The results were as shown below.
compare {
_viktor { viktor(words) }
_ttm1 { ttm1(words) }
_ttm2 { ttm2(words) }
_ttm3 { ttm3(words) }
_cary { cary(words) }
}
Running each test once. Test will take about 44 seconds.
_cary is faster than _ttm3 by 5x ± 0.1
_ttm3 is faster than _viktor by 50.0% ± 1.0%
_viktor is faster than _ttm2 by 30.000000000000004% ± 1.0%
_ttm2 is faster than _ttm1 by 2.4x ± 0.1
I then compared cary with ttm3 for 1,000 randomly selected words. This array was found to contain 125,068 pairs of words containing all five vowels. That result was as follows:
Running each test once. Test will take about 19 seconds.
_cary is faster than _ttm3 by 3x ± 1.0
To get a feel for the variability of the benchmark I ran this last comparison twice more, each with a new random selection of 1,000 words. That gave me the following results:
Running each test once. Test will take about 17 seconds.
_cary is faster than _ttm3 by 5x ± 1.0
Running each test once. Test will take about 18 seconds.
_cary is faster than _ttm3 by 4x ± 1.0
It is seen the there is considerable variation among the samples.
You said pairs so I assume it's a combination of two elements.

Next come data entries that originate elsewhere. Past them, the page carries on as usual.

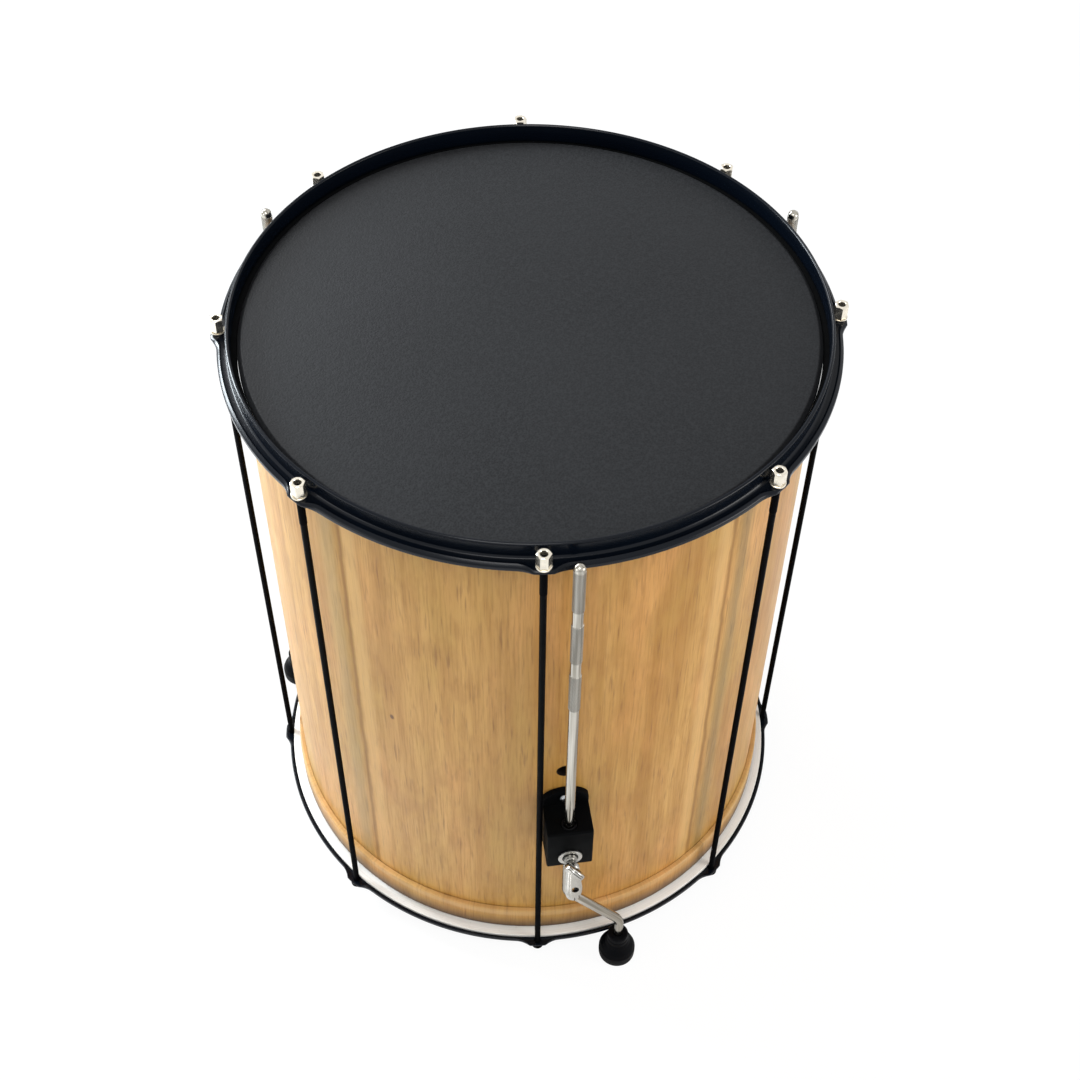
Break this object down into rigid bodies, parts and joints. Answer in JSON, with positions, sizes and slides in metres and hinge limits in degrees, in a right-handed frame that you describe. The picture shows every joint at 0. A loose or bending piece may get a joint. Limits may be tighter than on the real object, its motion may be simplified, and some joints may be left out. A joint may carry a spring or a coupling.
{
  "type": "surdo",
  "caption": "Deep wooden bass drum with heads tensioned by long rods between eared steel hoops, standing on sliding cranked legs held by wing screws.",
  "frame": {"origin": "middle of the batter head's playing face", "axes": "+Z out of the batter head along the drum's axis, upwards as the drum stands; -Y towards the front tension rod, with the front leg 5.6 degrees to its right; +X to the right seen from the front"},
  "size_m": [0.5233, 0.5469, 0.6076],
  "materials": {
    "shell_veneer": "satin varnish",
    "band_veneer": "satin varnish",
    "batter_skin": "fine leather-like grain, matte",
    "resonant_skin": "milky, matte",
    "flesh_hoop_metal": "brushed",
    "lapped_skin": "skin lapped round the flesh hoop, matte",
    "hoop_paint": "black, semi-gloss",
    "rod_paint": "black, semi-gloss",
    "nickel": "nickel-plated, polished",
    "leg_chrome": "chrome-plated, knurled in bands",
    "bracket_coat": "black powder coat",
    "zinc": "zinc-plated",
    "bush_plastic": "black, moulded",
    "foot_rubber": "black, moulded"
  },
  "bodies": {
    "drum": {"shell": "shell_veneer", "reinforcement_band": "band_veneer", "batter_head": "batter_skin", "batter_flesh_hoop": "lapped_skin", "batter_hoop": "hoop_paint", "resonant_head": "resonant_skin", "resonant_flesh_hoop": "flesh_hoop_metal", "resonant_hoop": "hoop_paint", "tension_rod_1": "rod_paint", "tension_rod_2": "rod_paint", "tension_rod_3": "rod_paint", "tension_rod_4": "rod_paint", "tension_rod_5": "rod_paint", "tension_rod_6": "rod_paint", "tension_rod_7": "rod_paint", "tension_rod_8": "rod_paint", "tuning_washer_1": "nickel", "tuning_washer_2": "nickel", "tuning_washer_3": "nickel", "tuning_washer_4": "nickel", "tuning_washer_5": "nickel", "tuning_washer_6": "nickel", "tuning_washer_7": "nickel", "tuning_washer_8": "nickel", "front_leg_bracket": "bracket_coat", "front_wing_screw_washer": "leg_chrome", "front_bracket_backing_plate": "zinc", "front_upper_bracket_screw": "zinc", "front_lower_bracket_screw": "zinc", "left_leg_bracket": "bracket_coat", "left_wing_screw_washer": "leg_chrome", "left_bracket_backing_plate": "zinc", "left_upper_bracket_screw": "zinc", "left_lower_bracket_screw": "zinc", "right_leg_bracket": "bracket_coat", "right_wing_screw_washer": "leg_chrome", "right_bracket_backing_plate": "zinc", "right_upper_bracket_screw": "zinc", "right_lower_bracket_screw": "zinc"},
    "tuning_nut_1": {"tuning_nut_1": "nickel"},
    "tuning_nut_2": {"tuning_nut_2": "nickel"},
    "tuning_nut_3": {"tuning_nut_3": "nickel"},
    "tuning_nut_4": {"tuning_nut_4": "nickel"},
    "tuning_nut_5": {"tuning_nut_5": "nickel"},
    "tuning_nut_6": {"tuning_nut_6": "nickel"},
    "tuning_nut_7": {"tuning_nut_7": "nickel"},
    "tuning_nut_8": {"tuning_nut_8": "nickel"},
    "front_wing_screw": {"front_wing_screw": "leg_chrome"},
    "front_leg_bush": {"front_leg_bush": "bush_plastic"},
    "front_leg": {"front_leg_rod": "leg_chrome", "front_leg_foot": "foot_rubber"},
    "left_wing_screw": {"left_wing_screw": "leg_chrome"},
    "left_leg_bush": {"left_leg_bush": "bush_plastic"},
    "left_leg": {"left_leg_rod": "leg_chrome", "left_leg_foot": "foot_rubber"},
    "right_wing_screw": {"right_wing_screw": "leg_chrome"},
    "right_leg_bush": {"right_leg_bush": "bush_plastic"},
    "right_leg": {"right_leg_rod": "leg_chrome", "right_leg_foot": "foot_rubber"}
  },
  "joints": [
    {"name": "tuning_nut_1_turn", "type": "hinge", "parent": "drum", "child": "tuning_nut_1", "pos_m": [0, -0.24512, 0.006], "axis": [0, 0, 1], "continuous": true},
    {"name": "tuning_nut_2_turn", "type": "hinge", "parent": "drum", "child": "tuning_nut_2", "pos_m": [0.17333, -0.17333, 0.006], "axis": [0, 0, 1], "continuous": true},
    {"name": "tuning_nut_3_turn", "type": "hinge", "parent": "drum", "child": "tuning_nut_3", "pos_m": [0.24512, 0, 0.006], "axis": [0, 0, 1], "continuous": true},
    {"name": "tuning_nut_4_turn", "type": "hinge", "parent": "drum", "child": "tuning_nut_4", "pos_m": [0.17333, 0.17333, 0.006], "axis": [0, 0, 1], "continuous": true},
    {"name": "tuning_nut_5_turn", "type": "hinge", "parent": "drum", "child": "tuning_nut_5", "pos_m": [0, 0.24512, 0.006], "axis": [0, 0, 1], "continuous": true},
    {"name": "tuning_nut_6_turn", "type": "hinge", "parent": "drum", "child": "tuning_nut_6", "pos_m": [-0.17333, 0.17333, 0.006], "axis": [0, 0, 1], "continuous": true},
    {"name": "tuning_nut_7_turn", "type": "hinge", "parent": "drum", "child": "tuning_nut_7", "pos_m": [-0.24512, 0, 0.006], "axis": [0, 0, 1], "continuous": true},
    {"name": "tuning_nut_8_turn", "type": "hinge", "parent": "drum", "child": "tuning_nut_8", "pos_m": [-0.17333, -0.17333, 0.006], "axis": [0, 0, 1], "continuous": true},
    {"name": "front_wing_screw_turn", "type": "hinge", "parent": "drum", "child": "front_wing_screw", "pos_m": [0.02537, -0.25876, -0.379], "axis": [0.0976, -0.9952, 0], "continuous": true},
    {"name": "front_leg_swivel", "type": "hinge", "parent": "drum", "child": "front_leg_bush", "pos_m": [0.02474, -0.25226, -0.368], "axis": [0, 0, 1], "range_deg": [-168, 0]},
    {"name": "front_leg_slide", "type": "slide", "parent": "front_leg_bush", "child": "front_leg", "axis": [0, 0, 1], "range_m": [-0.3, 0]},
    {"name": "left_wing_screw_turn", "type": "hinge", "parent": "drum", "child": "left_wing_screw", "pos_m": [-0.22049, 0.13778, -0.379], "axis": [-0.848, 0.5299, 0], "continuous": true},
    {"name": "left_leg_swivel", "type": "hinge", "parent": "drum", "child": "left_leg_bush", "pos_m": [-0.21496, 0.13432, -0.368], "axis": [0, 0, 1], "range_deg": [-168, 0]},
    {"name": "left_leg_slide", "type": "slide", "parent": "left_leg_bush", "child": "left_leg", "axis": [0, 0, 1], "range_m": [-0.3, 0]},
    {"name": "right_wing_screw_turn", "type": "hinge", "parent": "drum", "child": "right_wing_screw", "pos_m": [0.22957, 0.12206, -0.379], "axis": [0.8829, 0.4695, 0], "continuous": true},
    {"name": "right_leg_swivel", "type": "hinge", "parent": "drum", "child": "right_leg_bush", "pos_m": [0.2238, 0.119, -0.368], "axis": [0, 0, 1], "range_deg": [-168, 0]},
    {"name": "right_leg_slide", "type": "slide", "parent": "right_leg_bush", "child": "right_leg", "axis": [0, 0, 1], "range_m": [-0.3, 0]}
  ]
}
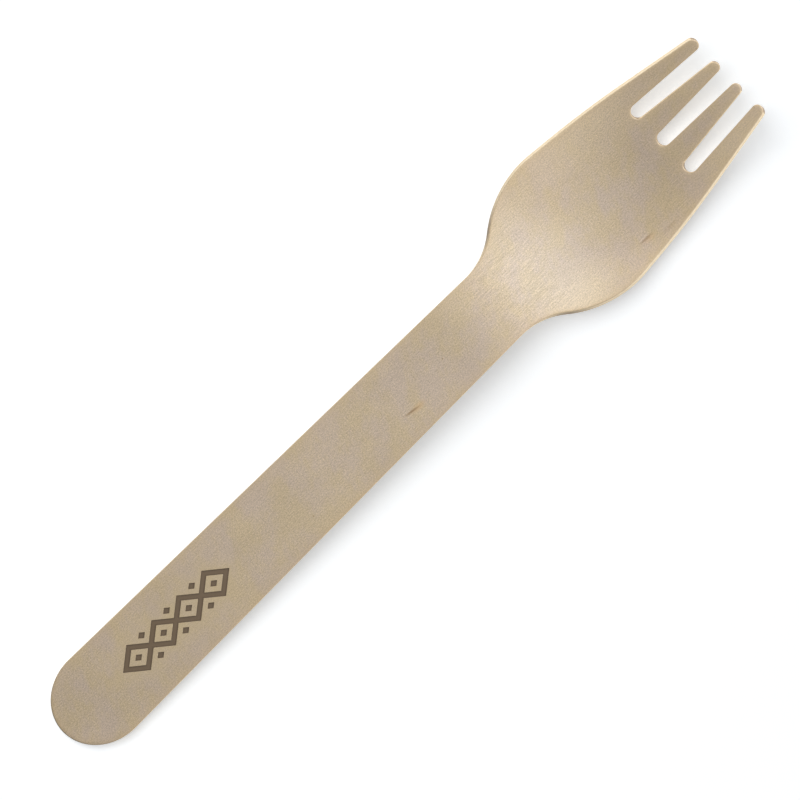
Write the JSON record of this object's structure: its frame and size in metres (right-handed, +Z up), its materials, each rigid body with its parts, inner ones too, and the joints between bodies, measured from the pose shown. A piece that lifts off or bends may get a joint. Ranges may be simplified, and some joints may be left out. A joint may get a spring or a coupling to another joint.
{
  "type": "wooden fork",
  "caption": "Single-use fork pressed from a sheet of birch veneer: flat handle with a round end, cupped head and tapered tines.",
  "frame": {"origin": "on the table, under the middle of the fork's bounding box", "axes": "+X from the handle's end to the tines, +Y across the head, +Z up, away from the table"},
  "size_m": [0.1602, 0.0288, 0.0075],
  "materials": {
    "birch": "satin, hot-pressed, unvarnished"
  },
  "bodies": {
    "root": {"fork": "birch"}
  },
  "joints": []
}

I've made a combination of each two elements in the array using the #combination method. Then I #select-ed only those pairs that contain all vowels once they're joined. Finally, I made sure to join those pairs :
["goat", "action", "tear", "impromptu", "tired", "europe"]
.combination(2)
.select { |c| c.join('') =~ /\b(?=\w*?a)(?=\w*?e)(?=\w*?i)(?=\w*?o)(?=\w*?u)[a-zA-Z]+\b/ }
.map{ |w| w.join(' ') }
#=> ["action europe", "tear impromptu"]
The regex is from "What is the regex to match the words containing all the vowels?".
Starting similarly to Viktor's, I'd use a simple test to see what vowels exist in the words and compare to whether they match "aeiou" after stripping duplicates and sorting them:
def ttm1(ary)
ary.combination(2).select { |a|
a.join.scan(/[aeiou]/).uniq.sort.join == 'aeiou'
}.map { |a| a.join(' ') }
end
ttm1(words) # => ["action europe", "tear impromptu"]
Breaking it down so you can see what's happening.
["goat", "action", "tear", "impromptu", "tired", "europe"] # => ["goat", "action", "tear", "impromptu", "tired", "europe"]
.combination(2)
.select { |a| a # => ["goat", "action"], ["goat", "tear"], ["goat", "impromptu"], ["goat", "tired"], ["goat", "europe"], ["action", "tear"], ["action", "impromptu"], ["action", "tired"], ["action", "europe"], ["tear", "impromptu"], ["tear", "tired"], ["tear", "europe"], ["impromptu", "tired"], ["impromptu", "europe"], ["tired", "europe"]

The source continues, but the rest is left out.